Editorial | Informer, pour renforcer les droits des réfugiés

Au moment où nous mettions sous presse, le résultat de la votation du 9 juin était à peine sorti des urnes. Un verdict plus que sévère pour les opposants à la révision, même si nous nous attendions à une défaite.

Nous ne pouvons qu’en déduire l’état de l’opinion sur une problématique qui touche une minorité quasi invisible, et où la logique du bouc-émissaire fonctionne à plein régime.

UNE sliderMais une opinion qui a aussi voté sur les promesses d’«accélérer les procédures» et de «préserver la tradition humanitaire de la Suisse» faites par la Conseillère fédérale Simonetta Sommaruga, au nom du Conseil fédéral et avec le soutien de la droite.

Son engagement dans cette campagne et son étiquette socialiste – hâtivement associée à une garantie d’humanisme – sont pour beaucoup dans ce résultat, qui dépasse pour une fois le clivage gauche-droite. Alors gueule de bois de ceux qui ont vu dans cette dixième révision uniquement des durcissements, oui. Mais aussi détermination à ne pas lâcher le morceau. Madame Sommaruga a donné nombre de garanties «humanistes», qu’elle les tienne ! En commençant par faire évaluer par un organisme indépendant les procédures-tests accélérées qui seront mises en place à Zurich, et ceci, AVANT de mettre en consultation le projet de loi concernant lesdites procédures (pp. 2-3).

Dénoncer une injustice subie par un collègue dans une classe, dans une entreprise, est une question de principe, même si on est minoritaire. La question, aujourd’hui, n’est plus de savoir s’il fallait lancer ce référendum. Mais de parvenir à faire entendre ces signaux d’alerte. Et de mobiliser au-delà des milieux actifs auprès des réfugiés (p.4-5). Cette campagne a touché et mobilisé des personnes jusqu’ici éloignées de la discussion. Elle a offert aux opposants aux durcissements un espace de parole. Cela n’a pas suffi à couvrir le bruit de la machine de communication du Conseil fédéral et de la majorité de droite, si bien huilée.

C’est que le terreau est labouré depuis 20 ans par une UDC qui n’a même pas eu besoin de battre le pavé, tant le PLR et le PDC suisses se sont réappropriés ses thèses, tant ce discours-là est entré dans le langage courant. Et tant les responsables politiques ont appuyé de tout leur poids pour faire passer ces mesures.
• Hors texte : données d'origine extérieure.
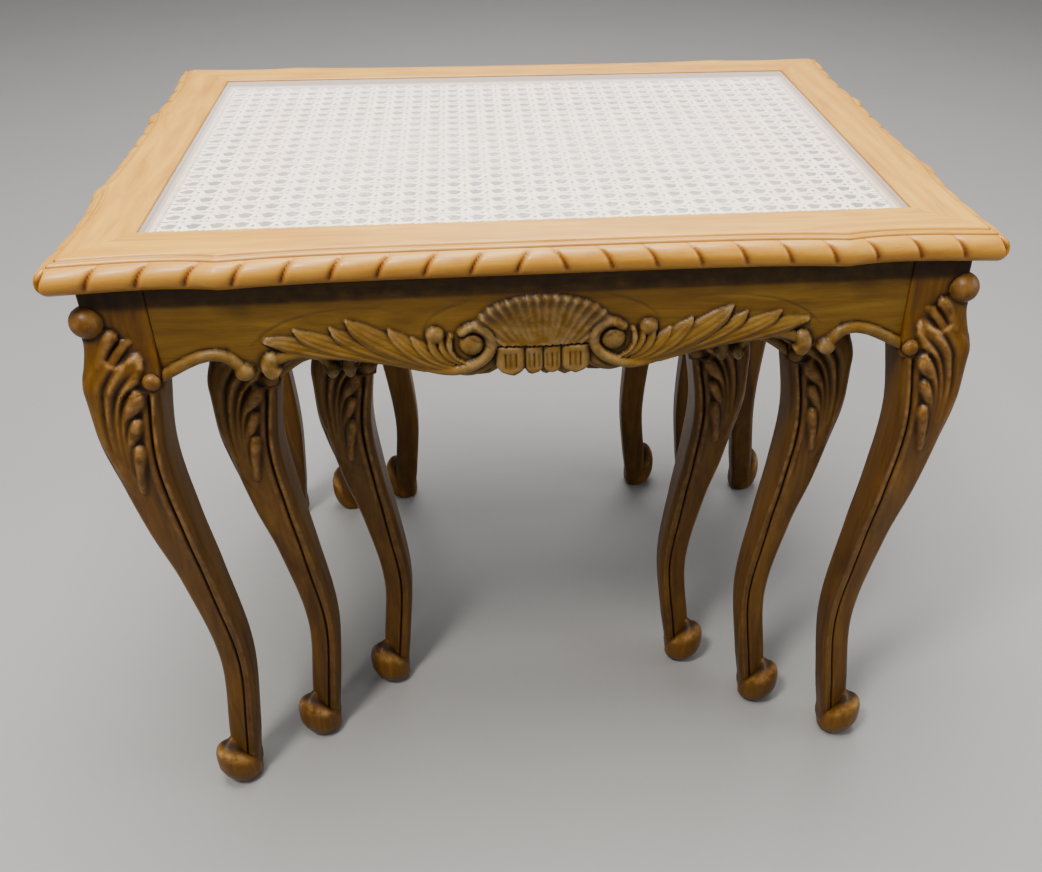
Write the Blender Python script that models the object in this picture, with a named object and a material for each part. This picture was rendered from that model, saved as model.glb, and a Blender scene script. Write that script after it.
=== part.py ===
"""Nest of three carved side tables with glazed cane tops.

Metres, +Z up. The tables stand on z = 0 with their fronts towards -Y. The middle table slides
into the open back of the large one, and the small table into the open back of the middle one.
Every size of an inner table follows from the table that it stands in and a named clearance.
"""
from collections import namedtuple

import bmesh
import bpy
from math import cos, pi, sin
from mathutils import Vector

# Large table, measured over the tips of its top
LARGE_WIDTH = 0.6120
LARGE_DEPTH = 0.4450
LARGE_HEIGHT = 0.500

# How the inner tables fit: beside the posts, under the top frame, behind the glue block
MIDDLE_SIDE_GAP = 0.0050
SMALL_SIDE_GAP = 0.0015
TOP_GAP = 0.0065
MIDDLE_FRONT_GAP = 0.0034
SMALL_FRONT_GAP = 0.0162
MIDDLE_BACK_REACH = 0.0060
SMALL_BACK_REACH = 0.0150

# Gap between pieces that touch
FIT = 0.0003

# Top frame
TOP_THICKNESS = 0.0210
BORDER = 0.0520
TIP_RADIUS = 0.0080
FRONT_CUSP = 0.67
SIDE_CUSP = 0.40
CENTRE_DIP = 0.0060
SIDE_DIP = 0.0040
END_DIP = 0.0040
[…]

Quitte à s’arranger avec la vérité, promettant la «sécurité» en quelques sentences bien balancées (p. 20). Quitte à jouer sur les peurs. Peurs accrues par la crise économique, la crise du logement, la perte de maîtrise de sa propre existence et de repères quant à qui décide de quoi. Des peurs alimentées par des instances politiques qui ont elles-mêmes besoin de croire (et de faire croire) qu’elles ont la solution. L’«accélération» des procédures d’asile, fondée sur un rapport dont les chiffres étaient biaisés dès le départ, n’a été qu’un cheval de Troie (1). Que restera-t-il de la promesse d’une assistance juridique quand la droite devra voter les budgets au Parlement? Qu’en est-il des coûts sociaux de la misère, des problèmes d’intégration renforcés par cette nouvelle forme de ségrégation?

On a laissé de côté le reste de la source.